<<<<

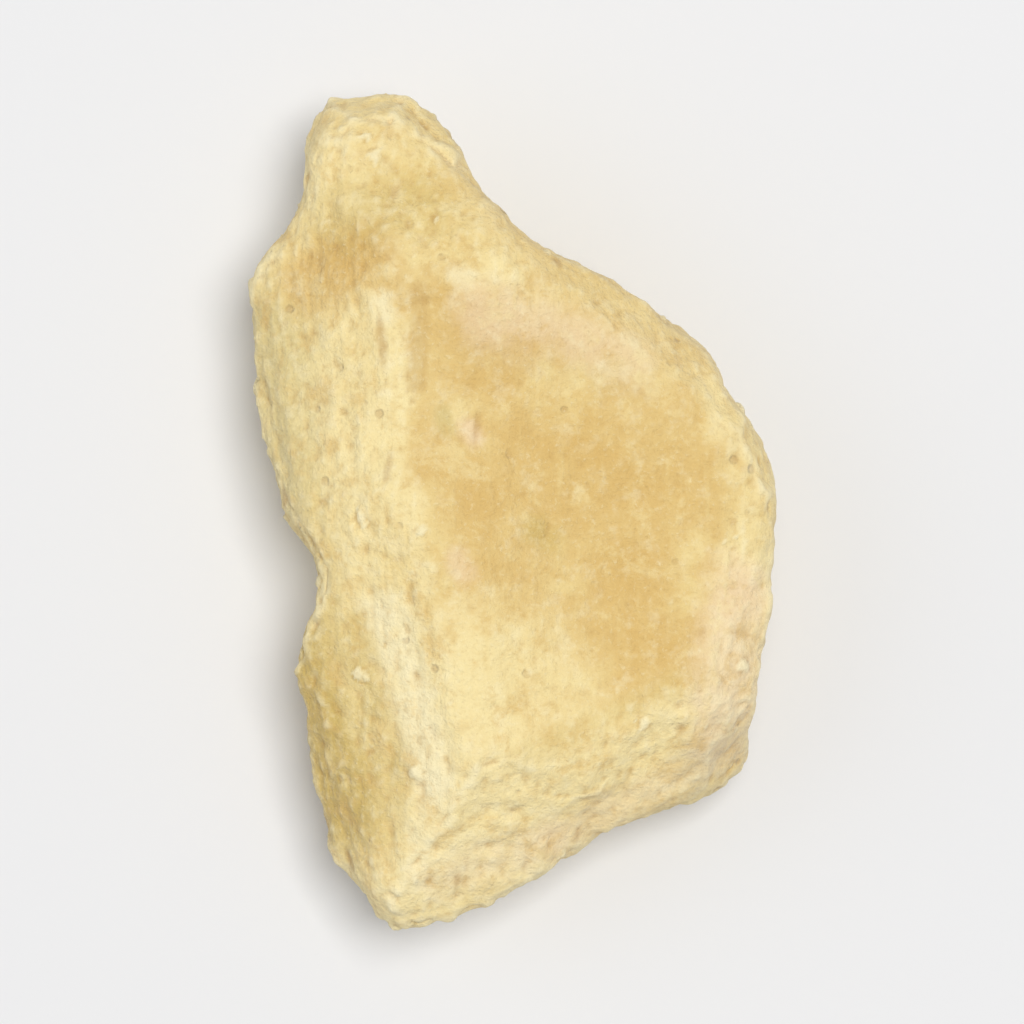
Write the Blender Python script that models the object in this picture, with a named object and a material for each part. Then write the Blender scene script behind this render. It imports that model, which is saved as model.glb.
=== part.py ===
"""A chip of dried orris root, chopped from a peeled rhizome.

Sizes are in metres and +Z is up. The chip lies on its flat split underside with
its length along Y, and the middle of that underside is at the origin. It grew
and was cut as one piece, so it is one solid.
"""

import math

import bmesh
import bpy
from mathutils import Vector, noise

MM = 0.001

# Overall size of the chip
LENGTH = 10.0 * MM
WIDTH = 6.3 * MM
THICKNESS = 3.2 * MM

# Width of the small facets that the finished surface is made of
FACET = 0.185 * MM

# The block that the knife leaves before the chop faces are taken off it
BLOCK_TOP = 5.0 * MM
BLOCK_FOOT = -0.3 * MM
FOOT_SHRINK = 0.93

# Outline seen from above, in millimetres from its middle, anticlockwise from the
# sharp lower tip. The waist is the hollow in the left side.
LOWER_TIP = (-1.4, -5.0)
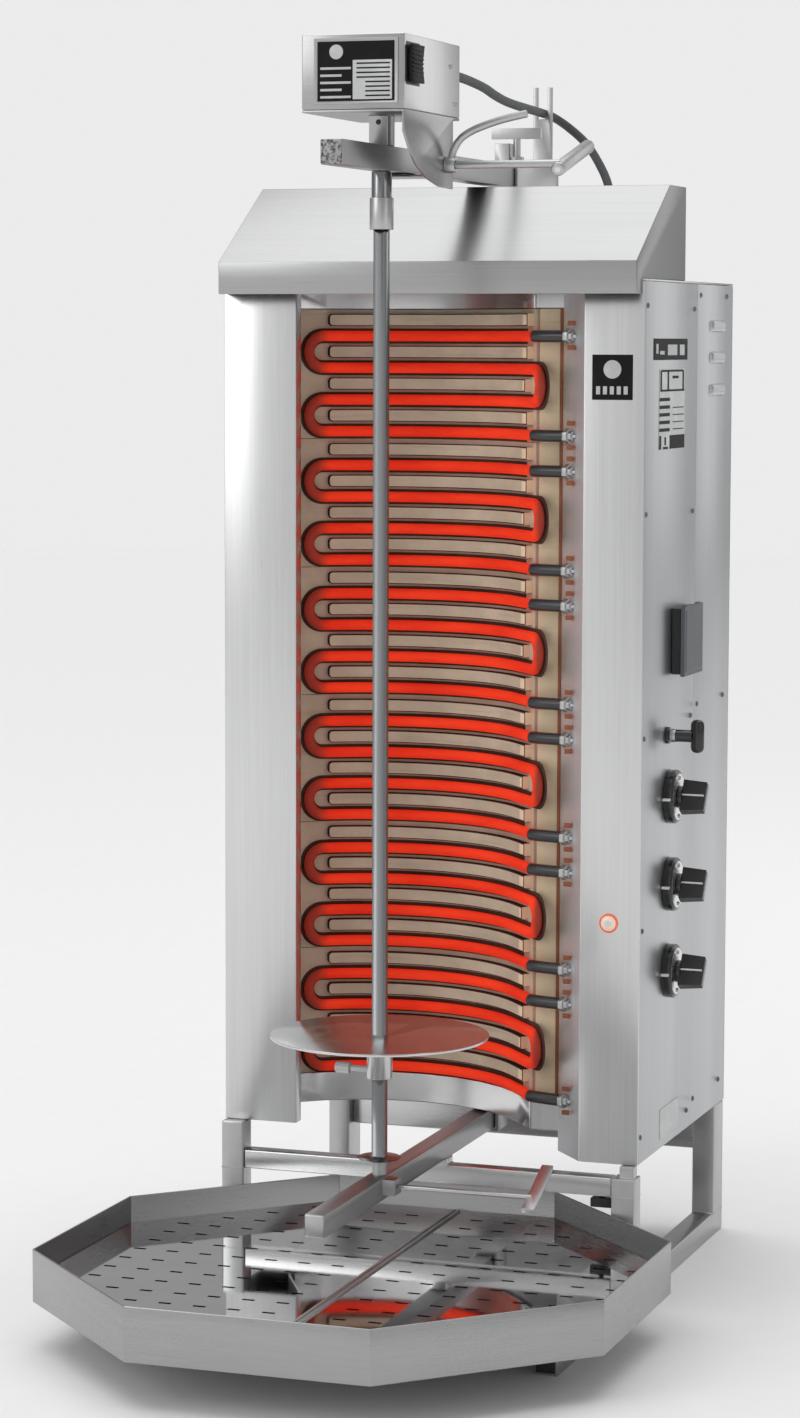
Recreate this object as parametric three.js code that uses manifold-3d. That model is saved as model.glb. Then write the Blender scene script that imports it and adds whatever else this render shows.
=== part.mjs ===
// Upright kebab grill: a tall steel housing with a curved ceramic heater wall, a spit
// driven by a geared motor on a sliding arm, a drip tray and the controls on its right side.
// Millimetres, +Z up. Front faces -Y. Layout values: X from the housing's centre, Y from the
// plane of its front panels, Z from the ground.
import * as THREE from 'three';
import { mergeVertices } from 'three/addons/utils/BufferGeometryUtils.js';
import Module from 'manifold-3d';

const wasm = await Module();
wasm.setup();

// ---- driving dimensions ----
const gap = 0.3;                 // left between pieces that touch
const sheet = 2;                 // sheet metal thickness
const frameTube = 25;            // width and height of the base frame's tube
const uprightDepth = 40;         // depth of the rear uprights

const housing = { halfWidth: 230, depth: 366, top: 1064, bottom: 166, boxBottom: 148 };
const opening = { left: -149, right: 166, boxInnerX: 131, boxInnerY: 42, flange: 15, innerLeftY: 90 };
const rails = { front: -285, postDepth: 25, postFront: -12, crossTop: 135, crossSize: 20 };
const hoodSize = { halfWidth: 227, overhang: 24, lipBottom: 1048.5, lipTop: 1082,
  slopeBack: 104, top: 1162.5, back: 170 };

const wall = { centreX: -64, centreY: -30, radius: 178, startDeg: -46, endDeg: 52, flat: 39,
  bottom: 199, panels: 6, panelHeight: 139.2, thickness: 16 };
const element = { radius: 5.6, standOff: 7, runs: 4, leftBend: 38, rightBend: 355, exit: 325 };
const ridge = { clearance: 5, proud: 7, first: 11.3, start: 44, end: 334 };
const pitch = (wall.panelHeight - 2.4) / element.runs;            // from one run of an element to the next
const ridgeHeight = pitch - 2 * (element.radius + ridge.clearance);
const strip = { left: 105, width: 22, front: 44, depth: 6 };

const spit = { x: 15, y: -197, size: 13, bottom: 183, top: 1125, socketTop: 1126, fit: 0.3 };
const upperArm = { width: 22, height: 24, bottom: 1166, front: -340, back: 285 };
const lowerArm = { width: 20, height: 22, bottom: 143, front: -385, back: 185 };
const armFit = 0.5;              // clearance of the arm in its receiver
const receiver = { front: 205, back: 360, wall: 3 };
const motor = { left: -44, right: 61, front: -263, back: -93, bottom: 1222.3, top: 1294 };
const shaft = { radius: 6, boreFit: 1, collarWall: 0.383, sleeveWall: 1.5, sleeveBottom: 1109,
  sleeveTop: 1140, sleeveFit: 0.3 };
const disc = { radius: 110, bottom: 305.5, thickness: 2.5, hubRadius: 13, hubHeight: 42, screwRise: 8,
  boreFit: 0.5 };
const tray = { acrossFlats: 592, centreY: -232, bottom: 45, rimTop: 99, insertTop: 71, insertGap: 1.5,
  skidWidth: 18, skidInset: 12 };
const knobs = { y: 114.5, heights: [521.6, 428.2, 335.3], bezelRadius: 28.5, bezelDepth: 10, tiltDeg: 32 };
const clampPivot = { y: -137, z: 1174 };
const fork = { y: 345, depth: 3, width: 22, slot: 11, saddle: 1247, top: 1282 };
const cable = { radius: 4.8, x: 96, y: 340, end: 1078.5 };

// ---- finishes ----
const finishes = {
  steel: { color: 0xc5c8c9, roughness: 0.35, metalness: 1 },
  darkSteel: { color: 0x8d9091, roughness: 0.45, metalness: 1 },
  mirrorSteel: { color: 0xd6d8d9, roughness: 0.12, metalness: 1 },
  ceramic: { color: 0x96806b, roughness: 0.9, metalness: 0 },
  fibre: { color: 0xbfa681, roughness: 0.95, metalness: 0 },
  glowing: { color: 0xe23c1e, roughness: 0.6, metalness: 0 },
  blackPlastic: { color: 0x151515, roughness: 0.35, metalness: 0 },
  greyPlastic: { color: 0x6d7072, roughness: 0.5, metalness: 0 },
  orangeLens: { color: 0xe8602a, roughness: 0.2, metalness: 0 },
  cableGrey: { color: 0x4a4c50, roughness: 0.6, metalness: 0 },
};

// ---- shape helpers ----
const machine = new THREE.Group();

function turnOutward(geometry) {          // makes the faces point out
  const p = geometry.attributes.position;
  const index = geometry.index.array;
  const [a, b, c] = [new THREE.Vector3(), new THREE.Vector3(), new THREE.Vector3()];
  let volume = 0;
  for (let i = 0; i < index.length; i += 3) {
    a.fromBufferAttribute(p, index[i]);
    b.fromBufferAttribute(p, index[i + 1]);
    c.fromBufferAttribute(p, index[i + 2]);
    volume += a.dot(b.cross(c));
  }
  if (volume < 0) {
    for (let i = 0; i < index.length; i += 3) [index[i], index[i + 1]] = [index[i + 1], index[i]];
  }
  return geometry;
}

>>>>

▶ _Stated problem_: In the listing above, reproduce the first line and each one after it through the line that contains "import math".

▶ _Solution below_:
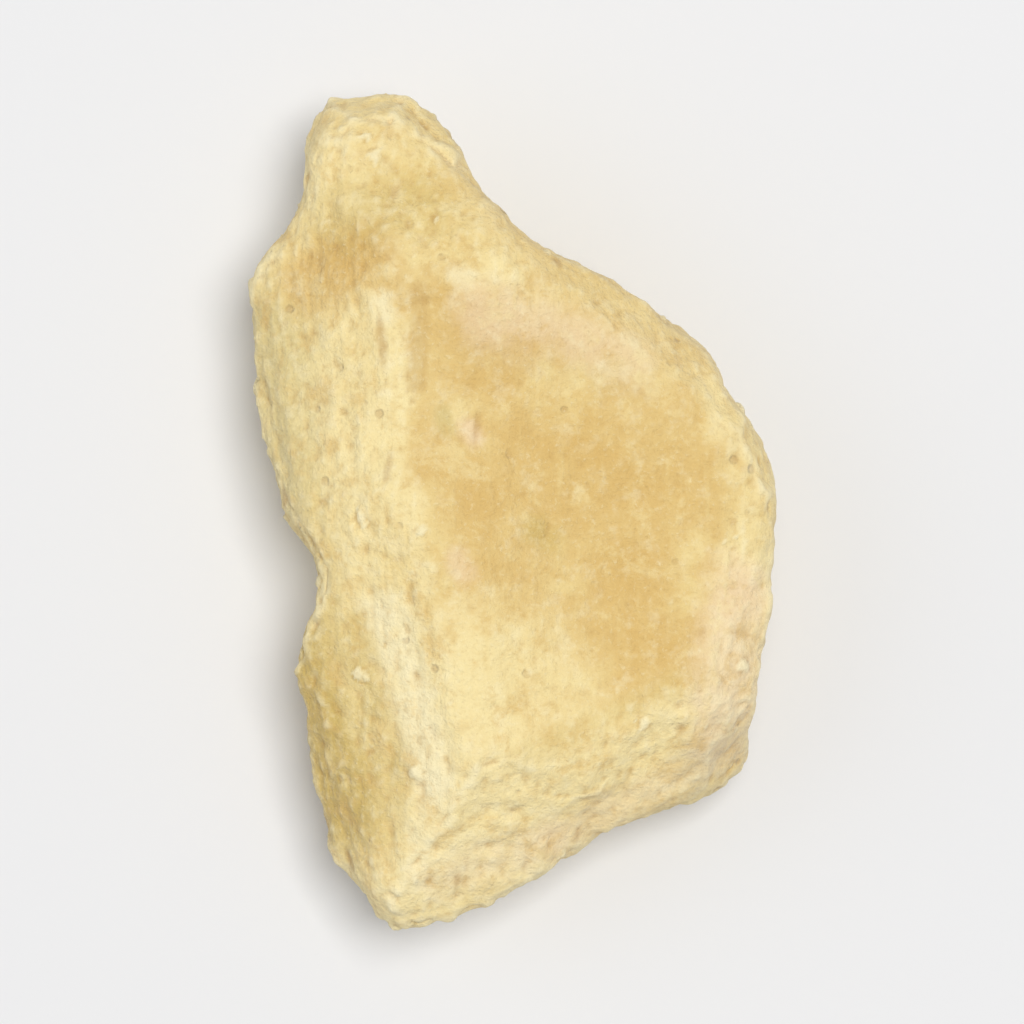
Write the Blender Python script that models the object in this picture, with a named object and a material for each part. Then write the Blender scene script behind this render. It imports that model, which is saved as model.glb.
=== part.py ===
"""A chip of dried orris root, chopped from a peeled rhizome.

Sizes are in metres and +Z is up. The chip lies on its flat split underside with
its length along Y, and the middle of that underside is at the origin. It grew
and was cut as one piece, so it is one solid.
"""

import math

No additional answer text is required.